GOAL
In the records below, find the line that contains "skull_front();" and the line that contains "cad_parts[node].hide_render = cad_parts[node].hide_viewport". Set down exactly those lines and every line between them, and nothing more.

TASK DATA
>> start

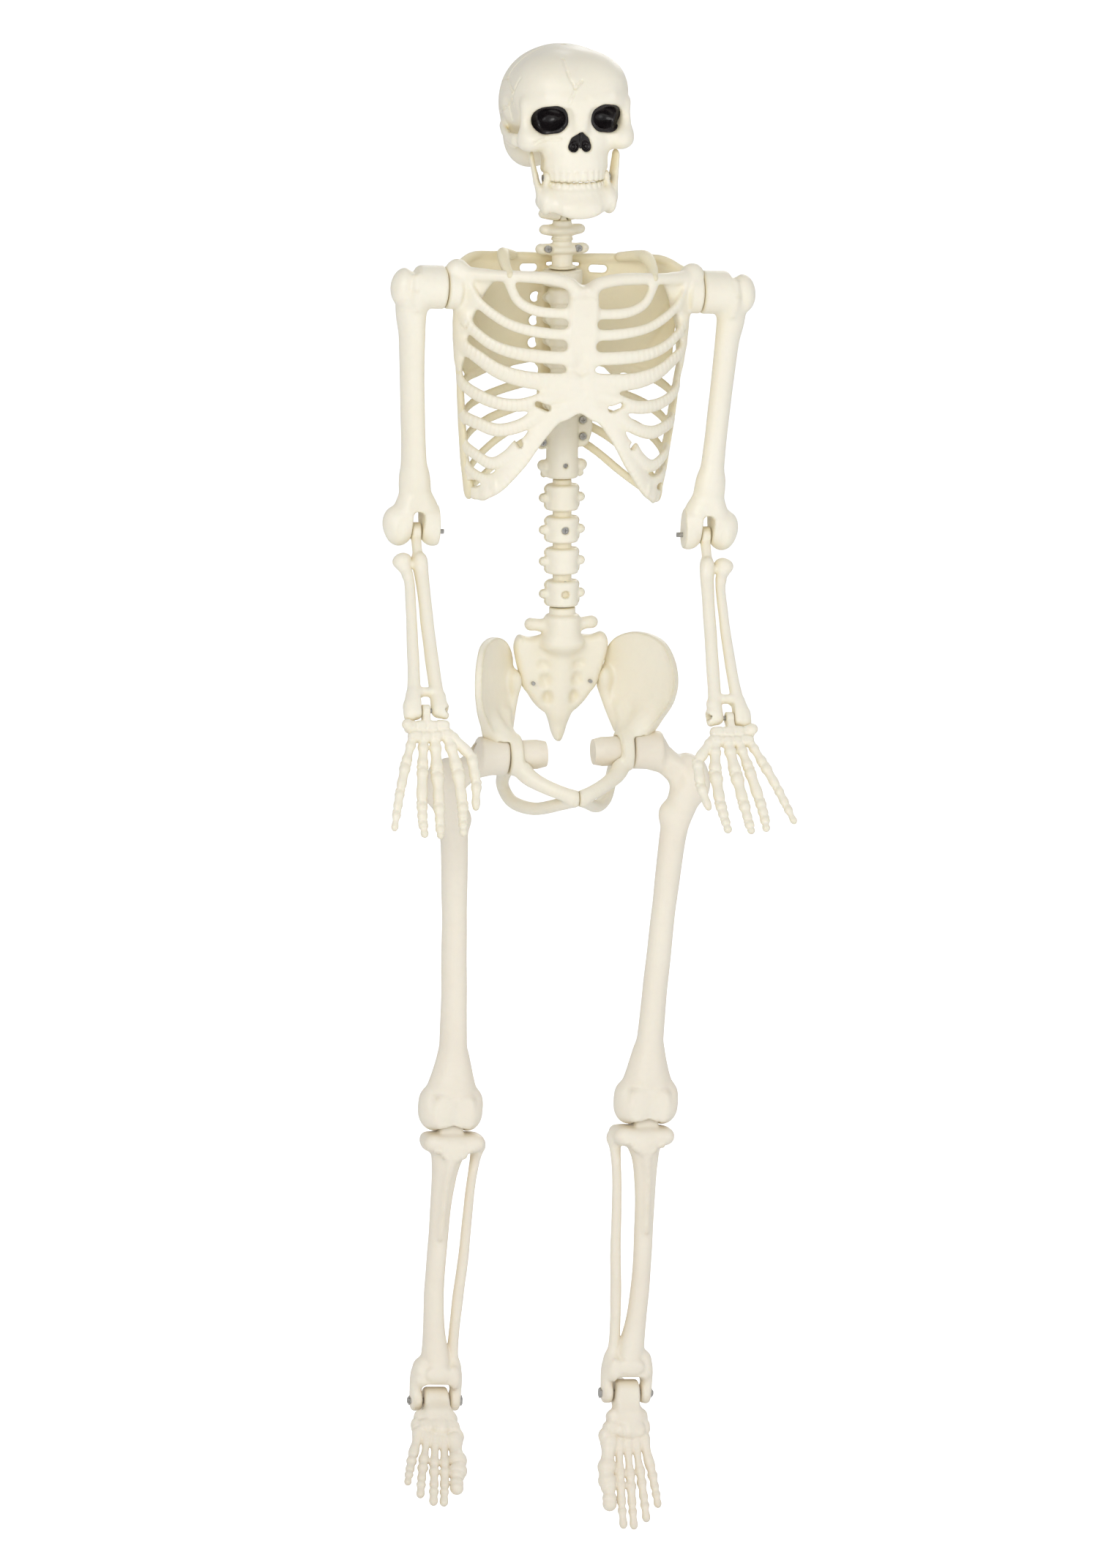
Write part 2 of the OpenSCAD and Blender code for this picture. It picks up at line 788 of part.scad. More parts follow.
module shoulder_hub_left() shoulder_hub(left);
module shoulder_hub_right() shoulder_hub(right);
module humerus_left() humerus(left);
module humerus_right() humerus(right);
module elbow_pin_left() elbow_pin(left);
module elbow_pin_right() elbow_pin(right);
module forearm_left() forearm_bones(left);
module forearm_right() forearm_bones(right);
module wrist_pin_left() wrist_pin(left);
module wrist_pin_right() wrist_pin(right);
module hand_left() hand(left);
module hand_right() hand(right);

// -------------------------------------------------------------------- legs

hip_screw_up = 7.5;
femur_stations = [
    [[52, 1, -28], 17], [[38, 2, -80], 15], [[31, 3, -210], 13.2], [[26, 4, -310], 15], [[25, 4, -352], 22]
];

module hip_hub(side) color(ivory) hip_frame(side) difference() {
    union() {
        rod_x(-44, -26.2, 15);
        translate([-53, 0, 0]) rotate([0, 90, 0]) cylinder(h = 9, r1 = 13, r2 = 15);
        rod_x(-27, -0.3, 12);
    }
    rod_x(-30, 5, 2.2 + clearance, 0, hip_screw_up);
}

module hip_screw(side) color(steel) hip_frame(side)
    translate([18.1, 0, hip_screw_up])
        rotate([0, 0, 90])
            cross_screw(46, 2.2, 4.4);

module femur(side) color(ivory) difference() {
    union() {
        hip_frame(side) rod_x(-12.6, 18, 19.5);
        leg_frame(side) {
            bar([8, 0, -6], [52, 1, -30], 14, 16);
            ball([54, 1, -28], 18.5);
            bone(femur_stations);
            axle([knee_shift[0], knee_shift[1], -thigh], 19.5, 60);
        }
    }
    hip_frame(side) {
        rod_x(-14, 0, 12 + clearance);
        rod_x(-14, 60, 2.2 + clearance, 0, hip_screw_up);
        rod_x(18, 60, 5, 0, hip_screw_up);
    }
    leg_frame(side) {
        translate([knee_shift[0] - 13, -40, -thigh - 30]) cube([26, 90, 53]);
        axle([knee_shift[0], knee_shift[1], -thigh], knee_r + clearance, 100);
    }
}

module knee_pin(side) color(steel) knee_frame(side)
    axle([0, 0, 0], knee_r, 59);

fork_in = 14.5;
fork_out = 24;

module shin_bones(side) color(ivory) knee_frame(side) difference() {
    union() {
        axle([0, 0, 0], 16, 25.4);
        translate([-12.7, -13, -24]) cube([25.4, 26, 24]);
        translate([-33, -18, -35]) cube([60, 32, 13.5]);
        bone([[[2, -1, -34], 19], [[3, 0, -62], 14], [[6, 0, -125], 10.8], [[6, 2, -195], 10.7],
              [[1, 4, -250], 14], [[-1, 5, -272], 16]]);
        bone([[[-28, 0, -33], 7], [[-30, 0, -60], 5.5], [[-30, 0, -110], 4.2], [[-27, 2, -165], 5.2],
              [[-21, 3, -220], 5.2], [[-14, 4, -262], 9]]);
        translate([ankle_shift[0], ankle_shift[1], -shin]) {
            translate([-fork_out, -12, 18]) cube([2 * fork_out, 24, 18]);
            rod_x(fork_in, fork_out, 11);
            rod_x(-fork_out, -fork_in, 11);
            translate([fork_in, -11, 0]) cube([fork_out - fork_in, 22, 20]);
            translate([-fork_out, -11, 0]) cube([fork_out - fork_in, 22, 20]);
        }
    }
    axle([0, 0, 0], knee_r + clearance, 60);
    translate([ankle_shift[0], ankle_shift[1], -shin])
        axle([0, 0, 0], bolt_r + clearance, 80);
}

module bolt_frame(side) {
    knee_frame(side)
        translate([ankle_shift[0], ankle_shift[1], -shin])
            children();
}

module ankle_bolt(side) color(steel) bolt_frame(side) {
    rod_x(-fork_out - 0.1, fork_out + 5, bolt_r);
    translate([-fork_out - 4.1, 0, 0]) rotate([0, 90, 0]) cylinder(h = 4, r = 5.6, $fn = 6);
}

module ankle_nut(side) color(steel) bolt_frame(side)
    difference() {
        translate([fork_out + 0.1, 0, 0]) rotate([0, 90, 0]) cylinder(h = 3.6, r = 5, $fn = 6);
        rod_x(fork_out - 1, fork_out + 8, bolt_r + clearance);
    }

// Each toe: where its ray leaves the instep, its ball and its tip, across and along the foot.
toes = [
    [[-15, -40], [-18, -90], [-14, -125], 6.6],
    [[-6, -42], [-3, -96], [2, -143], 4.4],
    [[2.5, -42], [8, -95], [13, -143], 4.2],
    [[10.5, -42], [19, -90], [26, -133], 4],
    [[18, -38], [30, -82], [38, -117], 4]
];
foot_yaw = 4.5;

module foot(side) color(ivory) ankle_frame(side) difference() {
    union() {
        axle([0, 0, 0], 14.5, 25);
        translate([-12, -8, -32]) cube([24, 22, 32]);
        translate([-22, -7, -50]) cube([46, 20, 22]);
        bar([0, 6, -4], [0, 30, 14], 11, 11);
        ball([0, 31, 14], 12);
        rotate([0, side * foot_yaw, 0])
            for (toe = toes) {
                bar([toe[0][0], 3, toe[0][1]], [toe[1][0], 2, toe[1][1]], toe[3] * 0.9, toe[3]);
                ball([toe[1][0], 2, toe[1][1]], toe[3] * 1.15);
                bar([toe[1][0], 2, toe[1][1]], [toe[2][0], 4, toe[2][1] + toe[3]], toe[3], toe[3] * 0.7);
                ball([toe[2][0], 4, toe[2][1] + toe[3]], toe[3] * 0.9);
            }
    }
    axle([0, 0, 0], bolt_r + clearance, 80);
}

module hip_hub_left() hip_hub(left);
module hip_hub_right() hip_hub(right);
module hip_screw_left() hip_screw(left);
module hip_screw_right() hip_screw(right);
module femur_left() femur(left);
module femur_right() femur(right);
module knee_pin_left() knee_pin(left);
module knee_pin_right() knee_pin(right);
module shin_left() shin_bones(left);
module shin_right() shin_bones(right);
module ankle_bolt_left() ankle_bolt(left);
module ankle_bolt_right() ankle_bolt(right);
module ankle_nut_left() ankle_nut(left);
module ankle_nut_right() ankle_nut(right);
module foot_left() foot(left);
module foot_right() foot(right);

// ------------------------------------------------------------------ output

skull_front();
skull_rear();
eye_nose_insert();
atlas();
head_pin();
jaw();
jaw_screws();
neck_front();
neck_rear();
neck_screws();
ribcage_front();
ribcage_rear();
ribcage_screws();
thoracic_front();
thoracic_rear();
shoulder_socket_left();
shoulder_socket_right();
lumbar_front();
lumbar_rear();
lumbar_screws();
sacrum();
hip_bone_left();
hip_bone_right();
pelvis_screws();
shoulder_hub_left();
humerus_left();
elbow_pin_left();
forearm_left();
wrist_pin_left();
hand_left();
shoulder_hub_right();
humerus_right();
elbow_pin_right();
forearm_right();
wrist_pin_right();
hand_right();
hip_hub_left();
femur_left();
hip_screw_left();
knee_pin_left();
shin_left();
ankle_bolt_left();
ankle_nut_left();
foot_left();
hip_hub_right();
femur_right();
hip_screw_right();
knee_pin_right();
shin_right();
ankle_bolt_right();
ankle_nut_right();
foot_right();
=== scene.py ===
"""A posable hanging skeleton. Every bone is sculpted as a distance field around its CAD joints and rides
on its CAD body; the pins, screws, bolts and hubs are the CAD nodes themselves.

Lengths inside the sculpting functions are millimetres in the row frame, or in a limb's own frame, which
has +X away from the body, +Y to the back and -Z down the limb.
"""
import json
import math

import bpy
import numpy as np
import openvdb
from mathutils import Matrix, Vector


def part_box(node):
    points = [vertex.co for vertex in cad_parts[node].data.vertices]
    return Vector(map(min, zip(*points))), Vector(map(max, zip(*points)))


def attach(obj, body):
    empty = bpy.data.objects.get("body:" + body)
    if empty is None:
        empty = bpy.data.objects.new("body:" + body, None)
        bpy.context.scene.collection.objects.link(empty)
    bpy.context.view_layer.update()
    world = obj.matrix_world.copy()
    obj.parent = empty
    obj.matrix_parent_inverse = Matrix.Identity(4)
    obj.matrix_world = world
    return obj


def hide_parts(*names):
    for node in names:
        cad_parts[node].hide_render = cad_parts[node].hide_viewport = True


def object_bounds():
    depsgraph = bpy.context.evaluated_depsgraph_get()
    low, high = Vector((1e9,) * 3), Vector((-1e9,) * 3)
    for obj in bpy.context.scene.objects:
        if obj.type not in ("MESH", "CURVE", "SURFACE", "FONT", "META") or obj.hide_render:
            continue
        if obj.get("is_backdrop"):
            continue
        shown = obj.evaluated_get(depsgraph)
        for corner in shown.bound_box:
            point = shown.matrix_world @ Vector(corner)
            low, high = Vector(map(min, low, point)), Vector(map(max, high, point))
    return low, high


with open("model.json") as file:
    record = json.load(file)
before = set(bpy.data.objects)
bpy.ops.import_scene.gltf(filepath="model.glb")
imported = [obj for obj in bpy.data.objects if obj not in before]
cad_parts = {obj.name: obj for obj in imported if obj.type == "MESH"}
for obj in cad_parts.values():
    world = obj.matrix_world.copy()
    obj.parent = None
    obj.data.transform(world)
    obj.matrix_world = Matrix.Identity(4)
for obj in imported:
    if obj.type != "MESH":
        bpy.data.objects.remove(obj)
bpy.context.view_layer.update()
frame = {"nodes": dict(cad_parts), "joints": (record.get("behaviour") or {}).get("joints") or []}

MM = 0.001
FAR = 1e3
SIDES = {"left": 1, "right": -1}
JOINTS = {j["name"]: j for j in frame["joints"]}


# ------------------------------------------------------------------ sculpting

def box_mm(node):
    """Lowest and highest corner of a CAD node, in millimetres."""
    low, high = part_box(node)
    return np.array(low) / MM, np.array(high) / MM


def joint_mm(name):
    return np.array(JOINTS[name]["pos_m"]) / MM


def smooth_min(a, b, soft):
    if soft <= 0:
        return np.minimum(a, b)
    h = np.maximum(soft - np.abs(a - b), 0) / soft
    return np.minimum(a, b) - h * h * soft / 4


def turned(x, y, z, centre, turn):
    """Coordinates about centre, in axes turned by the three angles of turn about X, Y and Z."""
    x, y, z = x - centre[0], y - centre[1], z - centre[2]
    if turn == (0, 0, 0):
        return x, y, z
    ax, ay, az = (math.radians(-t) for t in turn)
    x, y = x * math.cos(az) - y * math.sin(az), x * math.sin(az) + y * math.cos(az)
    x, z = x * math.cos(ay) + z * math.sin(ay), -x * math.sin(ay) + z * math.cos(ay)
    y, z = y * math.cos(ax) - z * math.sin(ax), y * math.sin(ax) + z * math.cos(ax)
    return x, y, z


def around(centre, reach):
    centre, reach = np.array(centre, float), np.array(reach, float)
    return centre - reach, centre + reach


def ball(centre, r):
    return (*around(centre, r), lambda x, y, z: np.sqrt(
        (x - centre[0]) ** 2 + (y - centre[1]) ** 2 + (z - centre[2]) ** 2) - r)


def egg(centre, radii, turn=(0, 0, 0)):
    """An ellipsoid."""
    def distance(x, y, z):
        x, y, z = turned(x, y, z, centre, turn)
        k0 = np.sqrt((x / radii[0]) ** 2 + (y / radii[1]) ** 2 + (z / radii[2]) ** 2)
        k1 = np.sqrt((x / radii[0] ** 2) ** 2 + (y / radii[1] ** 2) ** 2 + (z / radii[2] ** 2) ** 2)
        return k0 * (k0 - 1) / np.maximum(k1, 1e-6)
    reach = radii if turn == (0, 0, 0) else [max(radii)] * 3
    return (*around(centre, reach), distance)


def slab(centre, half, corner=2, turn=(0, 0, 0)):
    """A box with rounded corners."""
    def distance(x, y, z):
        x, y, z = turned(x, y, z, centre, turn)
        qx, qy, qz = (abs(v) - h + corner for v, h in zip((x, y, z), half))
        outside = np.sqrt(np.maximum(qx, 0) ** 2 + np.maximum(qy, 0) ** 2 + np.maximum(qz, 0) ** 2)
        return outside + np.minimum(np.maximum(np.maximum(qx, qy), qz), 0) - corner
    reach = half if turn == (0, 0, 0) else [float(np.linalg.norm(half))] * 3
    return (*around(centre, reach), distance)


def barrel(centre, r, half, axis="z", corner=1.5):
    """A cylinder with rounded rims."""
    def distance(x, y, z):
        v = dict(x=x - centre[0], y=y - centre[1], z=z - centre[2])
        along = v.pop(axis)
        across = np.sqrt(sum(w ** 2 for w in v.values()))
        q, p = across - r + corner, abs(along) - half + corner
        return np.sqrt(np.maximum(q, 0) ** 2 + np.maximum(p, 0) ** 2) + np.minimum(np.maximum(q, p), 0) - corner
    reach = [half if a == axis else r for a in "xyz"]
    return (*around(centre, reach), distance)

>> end
>> start

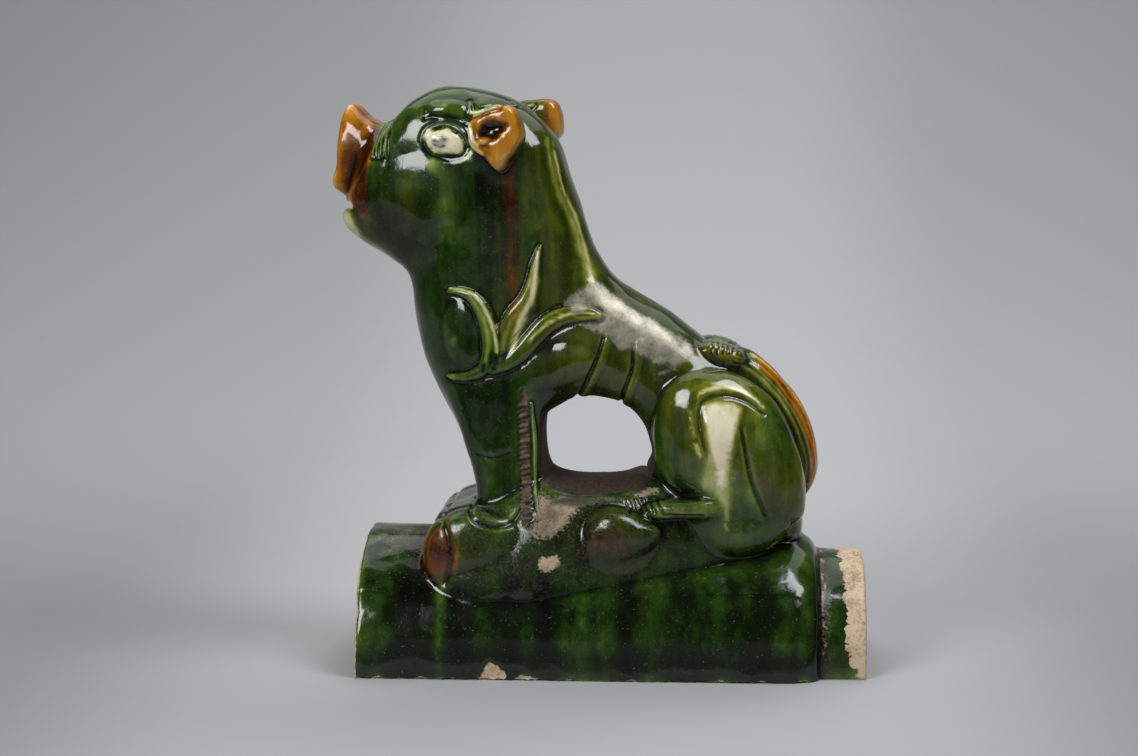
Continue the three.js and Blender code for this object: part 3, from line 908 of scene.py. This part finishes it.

>> end
>> start

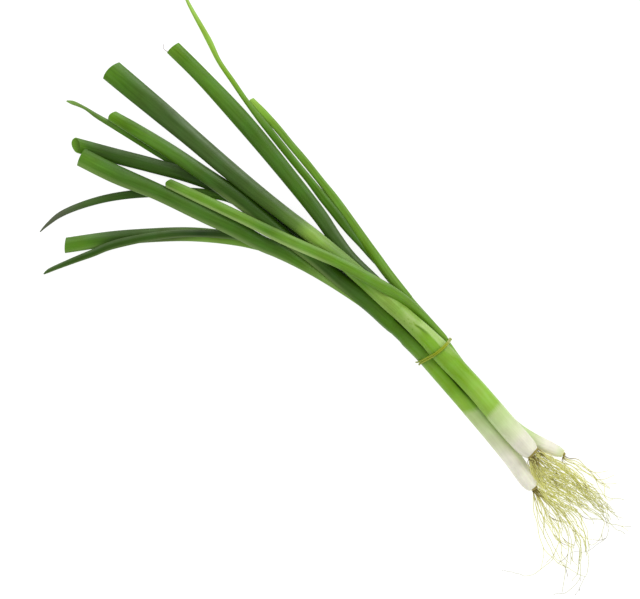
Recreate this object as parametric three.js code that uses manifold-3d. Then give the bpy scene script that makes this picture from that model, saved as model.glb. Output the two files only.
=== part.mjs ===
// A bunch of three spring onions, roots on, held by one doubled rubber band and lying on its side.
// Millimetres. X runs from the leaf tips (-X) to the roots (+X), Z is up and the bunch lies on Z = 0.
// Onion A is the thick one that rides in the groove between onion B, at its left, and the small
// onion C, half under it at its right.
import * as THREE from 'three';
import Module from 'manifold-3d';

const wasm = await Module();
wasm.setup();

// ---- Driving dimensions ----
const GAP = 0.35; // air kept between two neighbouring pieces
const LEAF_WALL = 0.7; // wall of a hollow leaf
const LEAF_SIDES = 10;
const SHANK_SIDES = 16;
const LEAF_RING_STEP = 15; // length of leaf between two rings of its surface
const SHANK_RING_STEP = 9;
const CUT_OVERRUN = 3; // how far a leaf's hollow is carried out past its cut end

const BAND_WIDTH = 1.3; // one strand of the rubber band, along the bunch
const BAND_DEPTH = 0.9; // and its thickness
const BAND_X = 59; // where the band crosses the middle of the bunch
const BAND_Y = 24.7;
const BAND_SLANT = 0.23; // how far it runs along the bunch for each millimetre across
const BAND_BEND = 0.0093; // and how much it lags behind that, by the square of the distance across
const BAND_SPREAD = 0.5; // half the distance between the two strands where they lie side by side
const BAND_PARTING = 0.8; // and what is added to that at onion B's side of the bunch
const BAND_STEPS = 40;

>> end

EXPECTED ANSWER
skull_front();
skull_rear();
eye_nose_insert();
atlas();
head_pin();
jaw();
jaw_screws();
neck_front();
neck_rear();
neck_screws();
ribcage_front();
ribcage_rear();
ribcage_screws();
thoracic_front();
thoracic_rear();
shoulder_socket_left();
shoulder_socket_right();
lumbar_front();
lumbar_rear();
lumbar_screws();
sacrum();
hip_bone_left();
hip_bone_right();
pelvis_screws();
shoulder_hub_left();
humerus_left();
elbow_pin_left();
forearm_left();
wrist_pin_left();
hand_left();
shoulder_hub_right();
humerus_right();
elbow_pin_right();
forearm_right();
wrist_pin_right();
hand_right();
hip_hub_left();
femur_left();
hip_screw_left();
knee_pin_left();
shin_left();
ankle_bolt_left();
ankle_nut_left();
foot_left();
hip_hub_right();
femur_right();
hip_screw_right();
knee_pin_right();
shin_right();
ankle_bolt_right();
ankle_nut_right();
foot_right();
=== scene.py ===
"""A posable hanging skeleton. Every bone is sculpted as a distance field around its CAD joints and rides
on its CAD body; the pins, screws, bolts and hubs are the CAD nodes themselves.

Lengths inside the sculpting functions are millimetres in the row frame, or in a limb's own frame, which
has +X away from the body, +Y to the back and -Z down the limb.
"""
import json
import math

import bpy
import numpy as np
import openvdb
from mathutils import Matrix, Vector


def part_box(node):
    points = [vertex.co for vertex in cad_parts[node].data.vertices]
    return Vector(map(min, zip(*points))), Vector(map(max, zip(*points)))


def attach(obj, body):
    empty = bpy.data.objects.get("body:" + body)
    if empty is None:
        empty = bpy.data.objects.new("body:" + body, None)
        bpy.context.scene.collection.objects.link(empty)
    bpy.context.view_layer.update()
    world = obj.matrix_world.copy()
    obj.parent = empty
    obj.matrix_parent_inverse = Matrix.Identity(4)
    obj.matrix_world = world
    return obj


def hide_parts(*names):
    for node in names:
        cad_parts[node].hide_render = cad_parts[node].hide_viewport = True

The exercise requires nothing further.